** START OF PROVIDED MATERIAL **
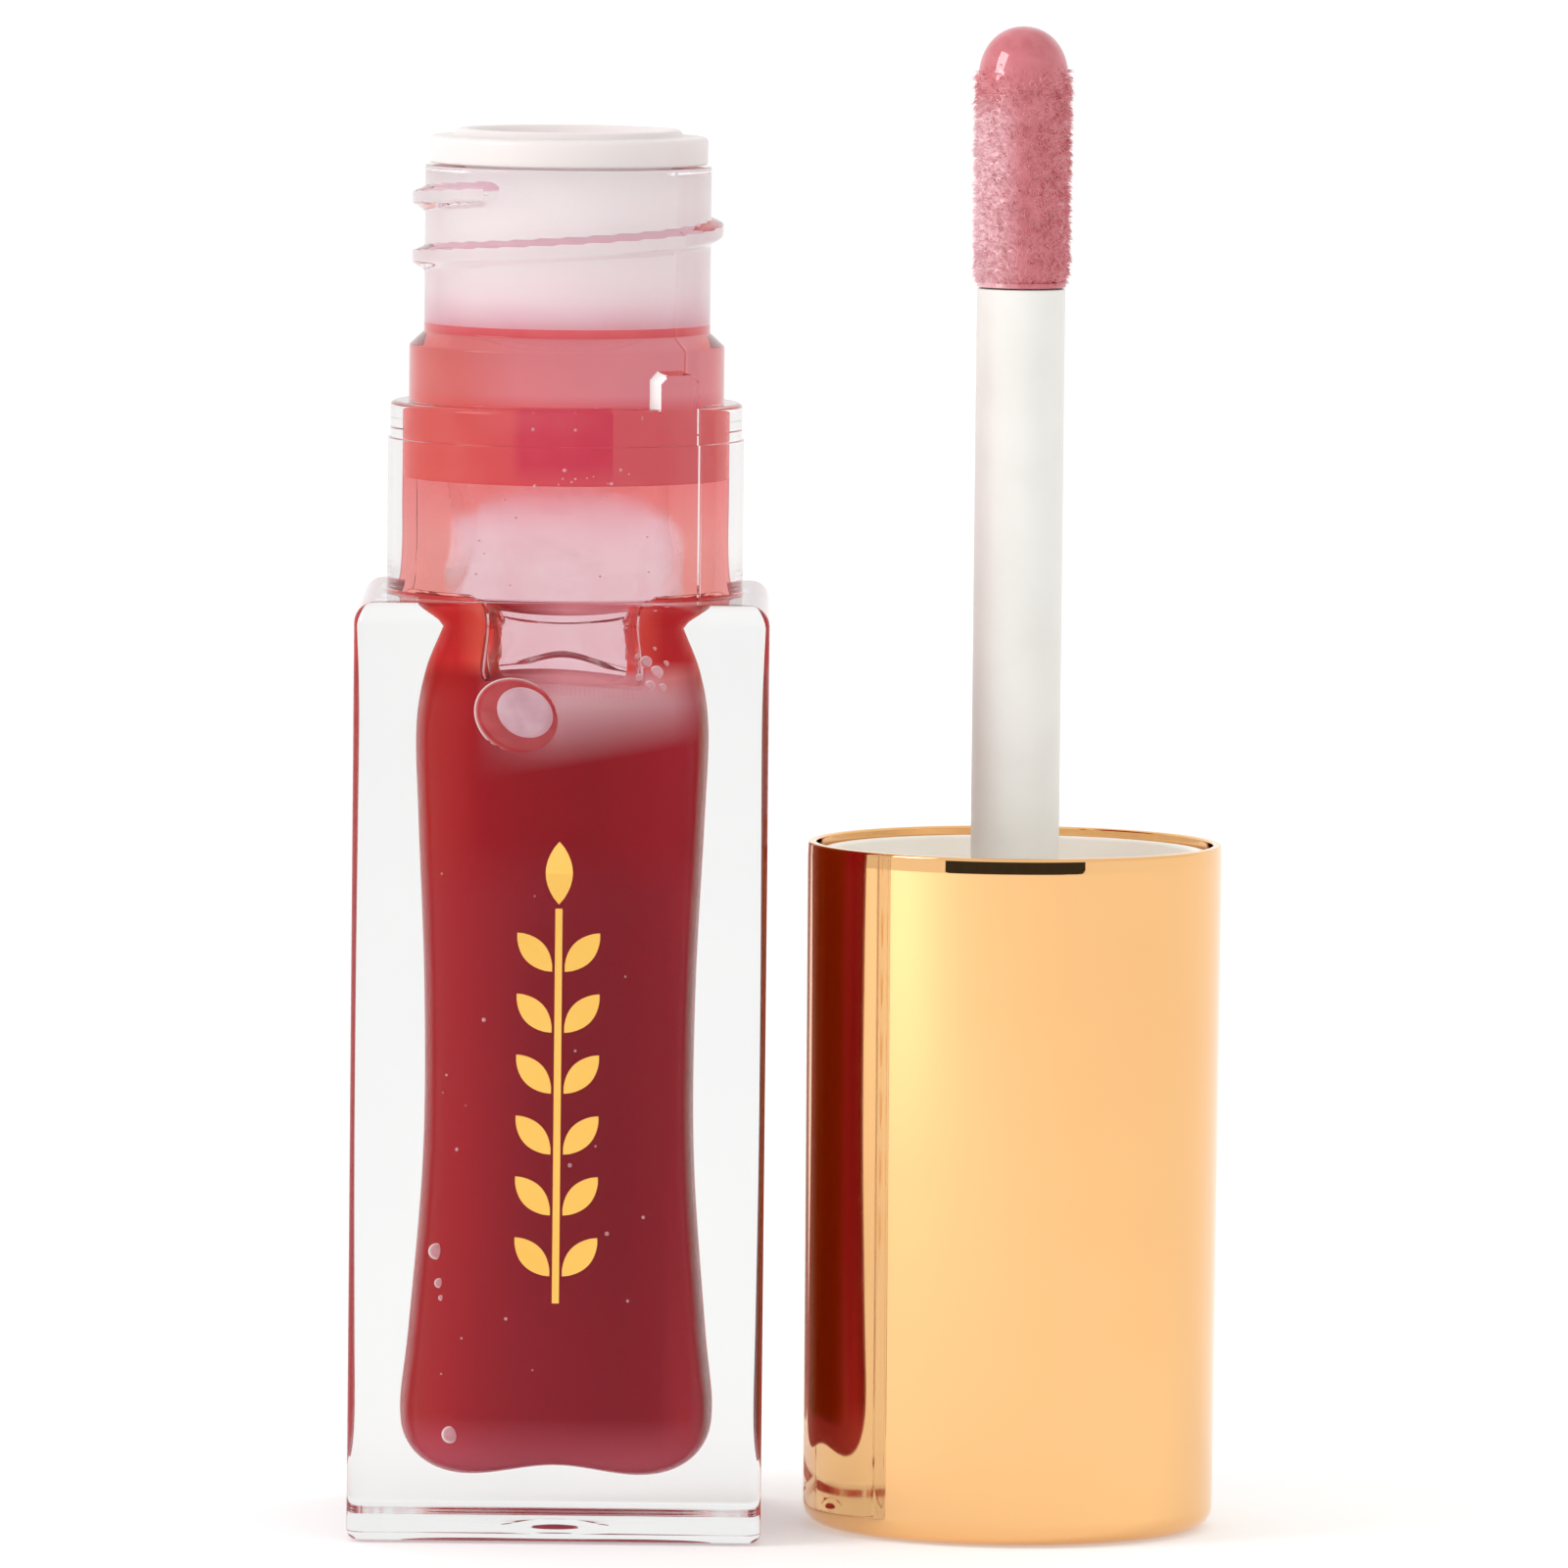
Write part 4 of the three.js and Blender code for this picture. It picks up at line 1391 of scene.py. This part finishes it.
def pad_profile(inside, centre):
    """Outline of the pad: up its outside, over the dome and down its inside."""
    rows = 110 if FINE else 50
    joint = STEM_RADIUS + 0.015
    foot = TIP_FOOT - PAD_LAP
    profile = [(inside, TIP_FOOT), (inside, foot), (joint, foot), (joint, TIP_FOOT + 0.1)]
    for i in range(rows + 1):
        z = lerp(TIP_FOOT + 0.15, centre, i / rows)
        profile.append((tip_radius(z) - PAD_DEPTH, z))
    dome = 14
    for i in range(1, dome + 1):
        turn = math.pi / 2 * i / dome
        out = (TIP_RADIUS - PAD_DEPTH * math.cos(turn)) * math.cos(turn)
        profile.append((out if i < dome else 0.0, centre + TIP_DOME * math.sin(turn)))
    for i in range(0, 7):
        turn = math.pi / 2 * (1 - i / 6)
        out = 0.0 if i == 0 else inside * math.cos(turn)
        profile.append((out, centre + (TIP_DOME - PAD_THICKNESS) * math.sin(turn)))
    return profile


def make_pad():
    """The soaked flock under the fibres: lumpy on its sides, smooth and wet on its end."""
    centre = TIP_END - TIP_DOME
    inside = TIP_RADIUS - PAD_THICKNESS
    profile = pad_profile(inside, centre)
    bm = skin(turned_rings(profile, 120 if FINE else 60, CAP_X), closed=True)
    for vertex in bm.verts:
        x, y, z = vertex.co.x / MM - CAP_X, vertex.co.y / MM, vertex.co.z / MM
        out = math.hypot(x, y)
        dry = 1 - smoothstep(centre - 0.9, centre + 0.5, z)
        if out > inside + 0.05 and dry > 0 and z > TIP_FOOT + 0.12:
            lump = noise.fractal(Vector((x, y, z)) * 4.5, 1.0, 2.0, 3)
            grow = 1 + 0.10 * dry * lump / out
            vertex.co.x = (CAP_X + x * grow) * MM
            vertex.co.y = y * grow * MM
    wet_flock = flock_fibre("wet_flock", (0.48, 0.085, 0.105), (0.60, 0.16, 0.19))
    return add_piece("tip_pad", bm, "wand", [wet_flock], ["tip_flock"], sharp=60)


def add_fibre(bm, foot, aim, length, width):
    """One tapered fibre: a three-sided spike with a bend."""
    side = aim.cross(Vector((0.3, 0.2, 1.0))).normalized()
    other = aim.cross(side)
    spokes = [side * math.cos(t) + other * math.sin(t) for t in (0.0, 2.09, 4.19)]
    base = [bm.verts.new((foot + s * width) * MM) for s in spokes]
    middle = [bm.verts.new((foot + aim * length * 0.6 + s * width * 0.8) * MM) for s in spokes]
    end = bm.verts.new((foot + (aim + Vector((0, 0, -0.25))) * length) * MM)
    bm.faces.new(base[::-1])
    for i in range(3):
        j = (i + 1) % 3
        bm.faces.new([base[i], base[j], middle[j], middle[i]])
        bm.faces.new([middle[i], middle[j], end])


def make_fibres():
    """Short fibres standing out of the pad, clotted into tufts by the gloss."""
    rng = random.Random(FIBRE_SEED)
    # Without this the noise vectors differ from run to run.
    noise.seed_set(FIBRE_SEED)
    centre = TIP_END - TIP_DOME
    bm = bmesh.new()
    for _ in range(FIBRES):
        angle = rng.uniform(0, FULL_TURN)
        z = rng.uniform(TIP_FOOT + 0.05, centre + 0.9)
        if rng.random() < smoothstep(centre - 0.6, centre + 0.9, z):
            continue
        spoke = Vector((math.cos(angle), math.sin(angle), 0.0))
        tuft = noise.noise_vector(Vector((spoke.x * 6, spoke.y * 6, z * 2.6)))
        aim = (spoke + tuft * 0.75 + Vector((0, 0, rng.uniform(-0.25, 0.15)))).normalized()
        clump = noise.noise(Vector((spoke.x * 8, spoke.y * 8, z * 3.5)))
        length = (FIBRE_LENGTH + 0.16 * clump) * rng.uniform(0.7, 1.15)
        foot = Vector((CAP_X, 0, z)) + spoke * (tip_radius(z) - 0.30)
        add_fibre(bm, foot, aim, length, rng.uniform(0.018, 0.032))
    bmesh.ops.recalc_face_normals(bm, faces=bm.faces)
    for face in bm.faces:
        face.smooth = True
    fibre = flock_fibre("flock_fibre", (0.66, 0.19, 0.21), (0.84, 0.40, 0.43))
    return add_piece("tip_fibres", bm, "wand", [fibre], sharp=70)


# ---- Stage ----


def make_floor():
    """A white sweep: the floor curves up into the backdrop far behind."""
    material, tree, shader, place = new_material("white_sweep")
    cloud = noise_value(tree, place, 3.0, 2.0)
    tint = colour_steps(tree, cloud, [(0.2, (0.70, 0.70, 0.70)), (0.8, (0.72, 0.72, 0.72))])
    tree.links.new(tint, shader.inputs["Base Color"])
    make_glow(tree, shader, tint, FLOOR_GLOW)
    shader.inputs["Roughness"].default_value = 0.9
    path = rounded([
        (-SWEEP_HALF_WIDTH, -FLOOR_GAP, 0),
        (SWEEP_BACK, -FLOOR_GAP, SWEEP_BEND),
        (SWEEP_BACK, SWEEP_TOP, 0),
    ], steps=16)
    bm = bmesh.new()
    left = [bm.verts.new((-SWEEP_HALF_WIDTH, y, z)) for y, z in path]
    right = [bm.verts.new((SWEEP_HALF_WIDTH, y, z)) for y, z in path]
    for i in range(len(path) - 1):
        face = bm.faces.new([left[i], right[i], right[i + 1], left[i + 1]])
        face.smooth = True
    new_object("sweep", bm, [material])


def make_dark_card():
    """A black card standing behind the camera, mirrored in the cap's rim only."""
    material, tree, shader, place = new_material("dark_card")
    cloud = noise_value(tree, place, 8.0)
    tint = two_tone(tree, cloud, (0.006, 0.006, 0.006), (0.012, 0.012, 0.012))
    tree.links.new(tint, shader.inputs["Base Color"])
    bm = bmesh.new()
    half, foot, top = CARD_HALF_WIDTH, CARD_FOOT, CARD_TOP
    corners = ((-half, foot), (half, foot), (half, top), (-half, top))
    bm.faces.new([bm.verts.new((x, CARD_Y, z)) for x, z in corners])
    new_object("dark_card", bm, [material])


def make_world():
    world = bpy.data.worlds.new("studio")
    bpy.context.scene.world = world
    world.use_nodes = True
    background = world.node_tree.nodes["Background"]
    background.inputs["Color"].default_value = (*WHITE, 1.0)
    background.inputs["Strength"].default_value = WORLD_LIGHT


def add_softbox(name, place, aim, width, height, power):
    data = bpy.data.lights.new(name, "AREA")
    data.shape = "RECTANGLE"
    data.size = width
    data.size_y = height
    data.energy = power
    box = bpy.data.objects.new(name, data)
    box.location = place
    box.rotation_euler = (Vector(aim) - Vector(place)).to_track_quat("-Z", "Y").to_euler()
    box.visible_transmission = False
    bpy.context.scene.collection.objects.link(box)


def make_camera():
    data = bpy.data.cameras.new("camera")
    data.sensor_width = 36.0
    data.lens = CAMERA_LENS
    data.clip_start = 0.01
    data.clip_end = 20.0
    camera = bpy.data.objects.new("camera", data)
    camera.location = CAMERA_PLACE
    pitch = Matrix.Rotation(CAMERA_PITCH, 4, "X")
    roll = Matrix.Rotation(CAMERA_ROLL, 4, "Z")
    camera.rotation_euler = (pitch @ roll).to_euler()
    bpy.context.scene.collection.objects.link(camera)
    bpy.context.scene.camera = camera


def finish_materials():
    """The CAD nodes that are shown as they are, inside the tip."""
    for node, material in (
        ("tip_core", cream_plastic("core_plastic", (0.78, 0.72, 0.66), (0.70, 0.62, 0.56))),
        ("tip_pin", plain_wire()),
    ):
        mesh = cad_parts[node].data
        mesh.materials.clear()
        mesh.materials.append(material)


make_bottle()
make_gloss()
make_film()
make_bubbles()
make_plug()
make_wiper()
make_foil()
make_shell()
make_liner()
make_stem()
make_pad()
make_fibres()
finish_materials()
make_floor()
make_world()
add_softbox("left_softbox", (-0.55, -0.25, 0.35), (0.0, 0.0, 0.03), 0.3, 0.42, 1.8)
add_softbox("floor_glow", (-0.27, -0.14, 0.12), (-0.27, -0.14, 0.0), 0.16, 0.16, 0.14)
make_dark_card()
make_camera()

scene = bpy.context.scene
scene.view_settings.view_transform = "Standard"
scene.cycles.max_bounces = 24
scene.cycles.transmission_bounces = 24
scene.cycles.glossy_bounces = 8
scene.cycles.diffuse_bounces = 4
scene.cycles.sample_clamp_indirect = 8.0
** END OF PROVIDED MATERIAL **
** START OF PROVIDED MATERIAL **
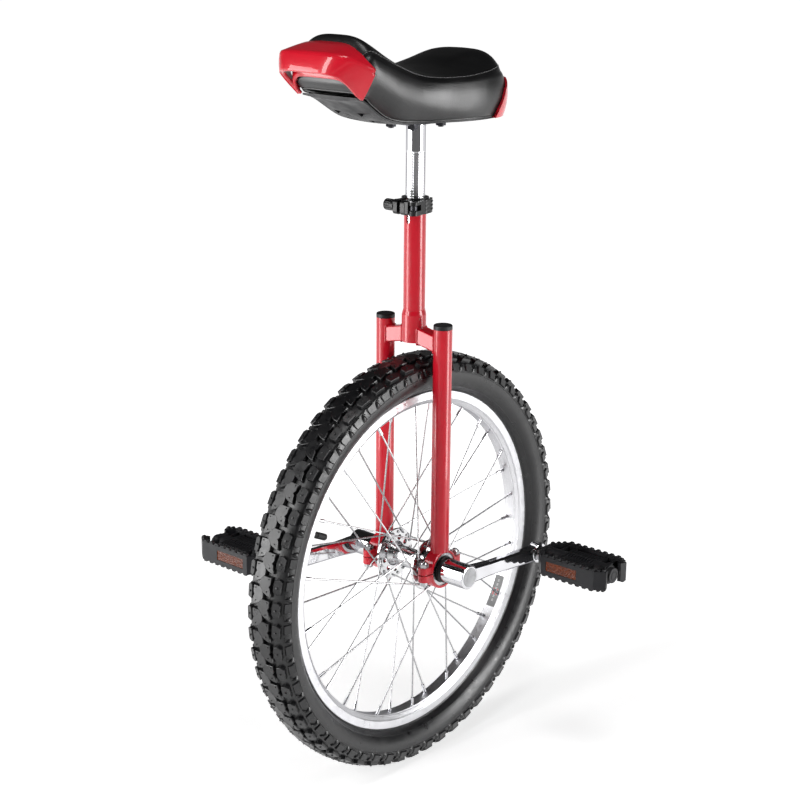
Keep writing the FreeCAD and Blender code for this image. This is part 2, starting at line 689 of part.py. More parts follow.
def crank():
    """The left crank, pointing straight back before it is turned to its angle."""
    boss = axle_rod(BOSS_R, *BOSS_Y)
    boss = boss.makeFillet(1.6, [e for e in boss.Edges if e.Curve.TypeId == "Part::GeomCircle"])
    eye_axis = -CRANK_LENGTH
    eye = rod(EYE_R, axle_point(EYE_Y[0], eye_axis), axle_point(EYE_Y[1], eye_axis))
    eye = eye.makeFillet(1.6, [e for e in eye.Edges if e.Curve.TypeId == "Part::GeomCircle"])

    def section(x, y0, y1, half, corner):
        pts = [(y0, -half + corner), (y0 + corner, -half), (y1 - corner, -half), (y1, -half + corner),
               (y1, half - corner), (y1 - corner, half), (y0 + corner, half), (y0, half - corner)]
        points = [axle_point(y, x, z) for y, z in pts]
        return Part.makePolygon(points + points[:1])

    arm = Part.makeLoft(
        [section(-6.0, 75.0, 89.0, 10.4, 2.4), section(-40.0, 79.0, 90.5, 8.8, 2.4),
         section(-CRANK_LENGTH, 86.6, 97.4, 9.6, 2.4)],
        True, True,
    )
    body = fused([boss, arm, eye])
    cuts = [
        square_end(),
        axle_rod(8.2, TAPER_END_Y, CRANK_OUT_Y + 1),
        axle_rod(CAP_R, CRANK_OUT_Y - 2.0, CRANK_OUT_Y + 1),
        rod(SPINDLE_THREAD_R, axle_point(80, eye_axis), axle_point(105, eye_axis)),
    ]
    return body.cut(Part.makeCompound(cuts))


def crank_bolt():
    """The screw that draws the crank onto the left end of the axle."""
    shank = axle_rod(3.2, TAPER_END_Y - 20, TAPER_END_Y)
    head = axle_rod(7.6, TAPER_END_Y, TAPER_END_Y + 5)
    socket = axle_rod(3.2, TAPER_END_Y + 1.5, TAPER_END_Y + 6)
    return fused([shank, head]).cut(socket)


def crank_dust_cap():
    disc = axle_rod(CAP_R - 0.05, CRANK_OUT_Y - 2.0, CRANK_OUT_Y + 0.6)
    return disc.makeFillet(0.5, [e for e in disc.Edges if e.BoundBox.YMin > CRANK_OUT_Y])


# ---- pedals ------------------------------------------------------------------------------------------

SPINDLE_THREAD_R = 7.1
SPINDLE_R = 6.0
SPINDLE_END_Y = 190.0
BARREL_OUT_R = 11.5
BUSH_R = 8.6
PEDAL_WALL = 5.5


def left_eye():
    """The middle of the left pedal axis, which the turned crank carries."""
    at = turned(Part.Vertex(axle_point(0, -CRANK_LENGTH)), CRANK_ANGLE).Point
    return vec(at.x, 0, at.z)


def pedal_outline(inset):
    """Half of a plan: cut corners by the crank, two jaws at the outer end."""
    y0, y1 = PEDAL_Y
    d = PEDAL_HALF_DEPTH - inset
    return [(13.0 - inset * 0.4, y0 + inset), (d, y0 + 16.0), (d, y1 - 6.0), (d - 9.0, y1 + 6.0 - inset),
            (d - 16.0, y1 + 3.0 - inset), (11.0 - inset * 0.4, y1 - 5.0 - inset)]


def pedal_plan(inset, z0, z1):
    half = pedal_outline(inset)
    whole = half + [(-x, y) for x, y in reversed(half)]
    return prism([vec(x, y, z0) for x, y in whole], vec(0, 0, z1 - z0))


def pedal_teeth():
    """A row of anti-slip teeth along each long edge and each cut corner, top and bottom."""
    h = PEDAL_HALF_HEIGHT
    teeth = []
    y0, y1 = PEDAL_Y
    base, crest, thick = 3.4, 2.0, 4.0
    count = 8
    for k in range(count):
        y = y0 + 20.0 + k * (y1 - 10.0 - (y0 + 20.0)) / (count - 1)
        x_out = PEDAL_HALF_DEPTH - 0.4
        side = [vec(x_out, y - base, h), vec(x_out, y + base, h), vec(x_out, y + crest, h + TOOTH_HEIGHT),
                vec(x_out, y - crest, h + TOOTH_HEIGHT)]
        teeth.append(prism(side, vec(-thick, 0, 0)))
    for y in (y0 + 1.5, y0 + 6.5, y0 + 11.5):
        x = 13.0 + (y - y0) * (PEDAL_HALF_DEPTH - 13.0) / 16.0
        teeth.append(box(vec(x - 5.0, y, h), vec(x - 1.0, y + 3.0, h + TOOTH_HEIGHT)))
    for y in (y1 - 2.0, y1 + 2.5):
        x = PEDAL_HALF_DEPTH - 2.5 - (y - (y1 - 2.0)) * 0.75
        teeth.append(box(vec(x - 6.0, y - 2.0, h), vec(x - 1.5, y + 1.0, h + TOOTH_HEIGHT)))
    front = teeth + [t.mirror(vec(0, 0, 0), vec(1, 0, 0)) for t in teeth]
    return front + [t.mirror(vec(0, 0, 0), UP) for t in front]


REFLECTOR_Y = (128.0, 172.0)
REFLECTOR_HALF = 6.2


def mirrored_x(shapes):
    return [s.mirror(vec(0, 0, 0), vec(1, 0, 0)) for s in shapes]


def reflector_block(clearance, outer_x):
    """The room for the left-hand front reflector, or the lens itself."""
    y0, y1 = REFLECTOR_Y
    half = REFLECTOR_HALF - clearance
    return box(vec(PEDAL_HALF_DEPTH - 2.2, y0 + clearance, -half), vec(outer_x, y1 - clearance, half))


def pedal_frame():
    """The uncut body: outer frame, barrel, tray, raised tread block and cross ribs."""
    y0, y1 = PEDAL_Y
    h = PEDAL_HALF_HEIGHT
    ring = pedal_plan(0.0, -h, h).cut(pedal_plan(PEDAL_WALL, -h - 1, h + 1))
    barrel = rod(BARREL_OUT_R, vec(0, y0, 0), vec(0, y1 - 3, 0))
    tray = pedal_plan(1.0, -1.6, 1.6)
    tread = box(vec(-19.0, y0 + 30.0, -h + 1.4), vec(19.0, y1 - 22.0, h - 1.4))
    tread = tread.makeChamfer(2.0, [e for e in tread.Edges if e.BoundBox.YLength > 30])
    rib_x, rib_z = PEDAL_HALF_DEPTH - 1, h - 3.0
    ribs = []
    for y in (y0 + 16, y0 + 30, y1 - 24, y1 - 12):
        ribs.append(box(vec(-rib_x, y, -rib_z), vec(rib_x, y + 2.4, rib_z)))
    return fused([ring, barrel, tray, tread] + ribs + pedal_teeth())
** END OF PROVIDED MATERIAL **
**TO BE DONE**.
Locate all lines that include the word "three" and copy them out.

**ANSWER TO THE PROBLEM**.
Write part 4 of the three.js and Blender code for this picture. It picks up at line 1391 of scene.py. This part finishes it.
    """One tapered fibre: a three-sided spike with a bend."""